I celebrated my second year of life in the nest by having a polyp removed from my uterus. SO much fun!
Really, it was not a big deal at all. Just an ageing girl thing. I spent the day napping and binge watching the second season of The News Room.
I went looking for what I wrote last year.
Mom's world was more or less dumped into mine. The nest filled up with family furniture, photos, lamps. The nest smells like both Mom and me. It smells like musky old books and cleaning products. It smells like aging. It smells like candles and soap. The smells from the outside float in. Diesel and coffee and smoke. In the morning, before the day begins and in the evening after things slow way down, it smells like pine and water.
I don't know if I'll ever feel completely at home in Hood River. But in my nest I have the first home that feels like a place I don't have to leave. I don't want to leave.
I just read The Odd Woman and The City . (Thank you Kristina.) It's a love letter to New York and a bunch of great thinking about the nature of relationship and connection. I've moved onto another book but I keep picking up the Gornick to reread parts.
When I was in NYC I lived in a residential hotel on the upper west. I headed south every day for work and my hang outs on Saint Marks. I don't remember why but I once looked at a small studio in the west village. I think I was there with a friend because there was no way I could have afforded it. It had a small fireplace and a window onto a garden. I still swoon with desire when I think about it. New York was like unrequited love for me. But I never felt like I had a chance so it didn't even hurt that bad. And I was so at home in SF once I got there.
So.
Gornick writes about her habit of daydreaming her life both past and future. Walking and dreaming. And then at sixty she stopped. She says turning sixty was like being told she had six months to live and she stopped being able to fantasize about the future. That's not exactly how I would say it but I do feel something similar. Some sense of ...it ...being over. Clearly there are ...its ...that are over. And clearly there are ...its...that may still be possible. It's not a dour give up on life kind of thing. It's just an awareness. She goes onto say that the fantasized tomorrow was a refuge and that now there is only "the immensity of the vacant present."
I realize this all sounds painful and it is but it is also liberating. The book is filled with the most lucid expressions of a sense of a failed self. It thrilled me.
Heh.
Oh.
It's hard to say all this and not be aware that people may think I am being depressive. Negative. Worrisome. Maybe. It doesn't feel that way. It feels ... real.

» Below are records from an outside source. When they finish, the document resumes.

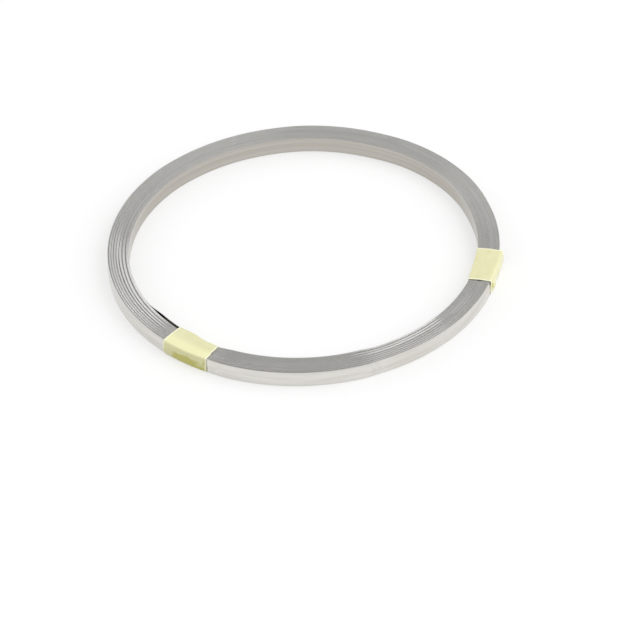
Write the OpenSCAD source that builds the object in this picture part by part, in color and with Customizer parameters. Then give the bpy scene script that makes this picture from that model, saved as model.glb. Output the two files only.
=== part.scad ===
// Coil of flat nichrome resistance ribbon: one long strip wound turn on turn, lying on
// its edge, and held by two short wraps of yellow tape.
// Units are millimetres. The coil's axis is Z, and it lies on the plane z = 0.

/* [Ribbon] */
// Width of the ribbon, which is the height of the coil
ribbon_w = 6; // [4:0.5:12]
// Thickness of the ribbon
ribbon_t = 0.2; // [0.15:0.01:0.3]
// Air left between one turn and the next
turn_gap = 0.01; // [0:0.01:0.05]

/* [Coil] */
// Diameter of the open bore
bore_d = 127.2; // [90:0.2:180]
// Number of turns
turns = 38; // [20:1:60]
// How far the highest turn stands above the lowest
edge_wander = 0.24; // [0:0.02:0.5]

/* [Tape] */
// Width of the tape
tape_w = 18; // [12:1:25]
// Thickness of the tape
tape_t = 0.13; // [0.08:0.01:0.15]
// Direction of the tape on the left, from +X towards +Y
tape_left_angle = 232; // [200:1:260]
// Direction of the tape on the right
tape_right_angle = 347; // [300:1:350]
// Share of the ribbon's width by which the tape's end laps over its start
lap_share = 0.5; // [0.3:0.05:0.6]
// Number of teeth that the dispenser's blade leaves across the tape's end
teeth = 9; // [6:1:14]
// Depth of those teeth
tooth_depth = 0.7; // [0.4:0.1:1]

/* [Hidden] */
$fn = 180;

turn_pitch = ribbon_t + turn_gap;
bore_r = bore_d / 2;
coil_r = bore_r + turns * turn_pitch;

// The lowest turn stands on the tape, and the tape stands on the floor.
coil_z0 = tape_t;
coil_z1 = coil_z0 + edge_wander + ribbon_w;

// Places of the tape's start and end on the bore's wall
tape_end_z = coil_z0 + 1;
tape_start_z = tape_end_z + lap_share * ribbon_w;

// Heights of the turns wander by two waves out of step with the turns. The innermost
// turns lie level, so that the bore has one plain wall.
wave_a = 97;
wave_b = 41;
level_turns = 3;
function lift_wave(i) =
    edge_wander * (0.5 + 0.3 * sin(wave_a * i) + 0.2 * sin(wave_b * i));
function turn_lift(i) = lift_wave(max(i, level_turns - 1));
function turn_r(i) = bore_r + i * turn_pitch;

// One end of the coil's section: each turn is a step as wide as the pitch.
function end_steps(z) = [
    for (i = [0 : turns - 1])
        for (side = [0, 1])
            [turn_r(i + side), z + turn_lift(i)]
];
function reversed(list) = [for (i = [len(list) - 1 : -1 : 0]) list[i]];

module nichrome() color([0.72, 0.71, 0.69]) children();
module yellow_tape() color([0.92, 0.90, 0.62]) children();

// The wound strip, as one turned body whose turns show on both ends
module ribbon_coil() {
    nichrome()
        rotate_extrude()
            polygon(concat(end_steps(coil_z0), reversed(end_steps(coil_z0 + ribbon_w))));
}

// Straight-sided block across the tape's width, from the axis out to a flat outer side
module across_tape(width, outer_x)
    translate([0, -width / 2, -1])
        cube([outer_x, width, coil_z1 + 2]);

// Outside of a tape: once round the coil's section, with a lap over its own start on the
// bore's wall. The upper layer climbs over that start on a slope.
module tape_outside() {
    lap_slope = 3 * tape_t;
    layer_r = bore_r - tape_t;
    reach_r = coil_r + tape_w;
    rotate_extrude()
        polygon([
            [reach_r, coil_z0 - tape_t],
            [reach_r, coil_z1 + tape_t],
            [layer_r, coil_z1 + tape_t],
            [layer_r, tape_start_z + lap_slope],
            [layer_r - tape_t, tape_start_z],
            [layer_r - tape_t, tape_end_z],
            [layer_r, tape_end_z],
            [layer_r, coil_z0 - tape_t]
        ]);
}

// Space inside a tape: curved where the tape sticks to the bore's wall, and flat on the
// outer side, where the strip is pulled straight and meets the coil along one line
module tape_inside() {
    reach_r = coil_r + tape_w;
    intersection() {
        rotate_extrude()
            translate([bore_r, coil_z0])
                square([reach_r - bore_r, coil_z1 - coil_z0]);
        across_tape(2 * tape_w, coil_r);
    }
}

// Notches of the serrated end, cut through the upper layer alone
module tooth_notches() {
    tooth_w = tape_w / teeth;
    layer_r = bore_r - tape_t;
    intersection() {
        rotate_extrude()
            translate([layer_r - 3 * tape_t, 0])
                square([3 * tape_t, coil_z1]);
        for (k = [0 : teeth - 1])
            translate([0, (k - (teeth - 1) / 2) * tooth_w, tape_end_z])
                rotate([90, 0, 90])
                    linear_extrude(bore_r)
                        polygon([
                            [-tooth_w / 2, -tooth_depth],
                            [tooth_w / 2, -tooth_depth],
                            [tooth_w / 2, 0],
                            [0, tooth_depth],
                            [-tooth_w / 2, 0]
                        ]);
    }
}

// A wrap of tape on the +X side of the coil
module tape_wrap() {
    yellow_tape()
        difference() {
            intersection() {
                tape_outside();
                across_tape(tape_w, coil_r + tape_t);
            }
            tape_inside();
            tooth_notches();
        }
}

module tape_left() rotate(tape_left_angle) tape_wrap();
module tape_right() rotate(tape_right_angle) tape_wrap();

ribbon_coil();
tape_left();
tape_right();
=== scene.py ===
"""Studio scene for a coil of nichrome ribbon that two wraps of tape hold closed.

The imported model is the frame. The ribbon is wound here as one long strip, turn on turn,
and the tapes are thin strips folded round the coil, each with a lap and a serrated end.
Lengths are in metres and angles in radians, unless a name says otherwise.
"""

from __future__ import annotations

import logging
import math
from dataclasses import dataclass
from enum import Enum
from typing import Any, Callable, Mapping, Sequence

import bmesh
import bpy
from mathutils import Matrix, Vector

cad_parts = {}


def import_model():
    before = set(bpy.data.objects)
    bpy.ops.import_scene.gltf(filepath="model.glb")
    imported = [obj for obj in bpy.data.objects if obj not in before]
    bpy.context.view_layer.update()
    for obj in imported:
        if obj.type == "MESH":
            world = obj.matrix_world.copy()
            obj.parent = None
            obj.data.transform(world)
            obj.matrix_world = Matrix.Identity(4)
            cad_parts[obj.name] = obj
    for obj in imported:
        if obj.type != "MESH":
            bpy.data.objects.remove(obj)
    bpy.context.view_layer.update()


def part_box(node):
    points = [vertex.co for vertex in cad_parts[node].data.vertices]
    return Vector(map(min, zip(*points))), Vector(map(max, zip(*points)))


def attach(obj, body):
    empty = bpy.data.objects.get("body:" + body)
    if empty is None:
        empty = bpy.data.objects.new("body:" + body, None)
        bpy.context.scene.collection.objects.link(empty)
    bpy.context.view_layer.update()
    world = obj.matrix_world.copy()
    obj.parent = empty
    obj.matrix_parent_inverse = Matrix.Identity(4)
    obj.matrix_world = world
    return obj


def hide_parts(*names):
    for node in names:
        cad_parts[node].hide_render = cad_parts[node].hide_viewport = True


LOG = logging.getLogger("ribbon_coil")
MM = 0.001
Point2 = tuple[float, float]
Colour = tuple[float, float, float]


def clamp(value: float, low: float = 0.0, high: float = 1.0) -> float:
    """Keeps a number between two limits."""
    return min(max(value, low), high)


def ease(share: float) -> float:
    """Turns a share from 0 to 1 into one that starts and ends gently."""
    return share**2 * (3 - 2 * share)


# ---------------------------------------------------------------------------
# Node trees
# ---------------------------------------------------------------------------


class Wire:
    """A node's output, on which arithmetic adds Math nodes to the same tree."""

    def __init__(self, bench: NodeBench, socket: bpy.types.NodeSocket | None) -> None:
        """Keeps the bench that adds nodes, and the output, which an end node lacks."""
        self.bench = bench
        self.socket = socket

    def math(self, operation: str, *values: Wire | float) -> Wire:
        """Adds one Math node.

        Args:
            operation: The node's operation.
            values: Its inputs in order.

        Returns:
            The node's output.
        """
        inputs = dict(enumerate(values))
        return self.bench.add("ShaderNodeMath", {"operation": operation}, inputs)

    def __add__(self, other: Wire | float) -> Wire:
        """Sum."""
        return self.math("ADD", self, other)

    def __radd__(self, other: float) -> Wire:
        """Sum with a number on the left."""
        return self.math("ADD", other, self)

    def __sub__(self, other: Wire | float) -> Wire:
        """Difference."""
        return self.math("SUBTRACT", self, other)

    def __rsub__(self, other: float) -> Wire:
        """Difference with a number on the left."""
        return self.math("SUBTRACT", other, self)

    def __mul__(self, other: Wire | float) -> Wire:
        """Product."""
        return self.math("MULTIPLY", self, other)

    def __rmul__(self, other: float) -> Wire:
        """Product with a number on the left."""
        return self.math("MULTIPLY", other, self)

    def __truediv__(self, other: Wire | float) -> Wire:
        """Quotient."""
        return self.math("DIVIDE", self, other)

    def __rtruediv__(self, other: float) -> Wire:
        """Quotient with a number on the left."""
        return self.math("DIVIDE", other, self)

    def cos(self) -> Wire:
        """Cosine."""
        return self.math("COSINE", self)

    def sin(self) -> Wire:
        """Sine."""
        return self.math("SINE", self)

    def step(self, low: float, high: float) -> Wire:
        """Rises smoothly from 0 at low to 1 at high, and falls where low is the higher.

        Args:
            low: The number that gives 0.
            high: The number that gives 1.

        Returns:
            The share, from 0 to 1.
        """
        settings = {"interpolation_type": "SMOOTHSTEP"}
        inputs = {"Value": self, "From Min": low, "From Max": high}
        return self.bench.add("ShaderNodeMapRange", settings, inputs)


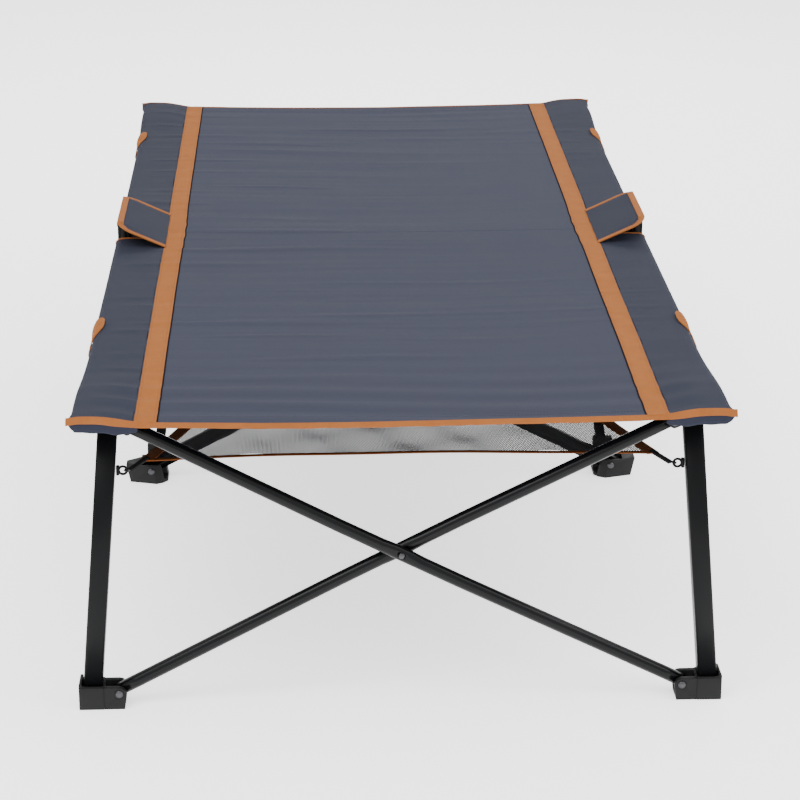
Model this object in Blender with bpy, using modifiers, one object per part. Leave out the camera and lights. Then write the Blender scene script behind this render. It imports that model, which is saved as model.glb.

Gornick talks on (paraphrasing Woolf) about moments of being. I have moments in the nest when I am just looking around. Looking at it all. The book shelves. The salt and pepper shakers. My maternal family tree on the wall. The old Victrola filled with Pelligrino soda and booze. I take great pleasure in just looking at it all.
This year has been the most challenging year of my life because of Mom. And, although she is much better and things are generally better I know there are challenges yet ahead.
Last year's post and this years post aren't that different. I am happy and grateful and surprised by my life. I am tired and sad and alienated. All true at the same time.
And right now I am in need of my bed.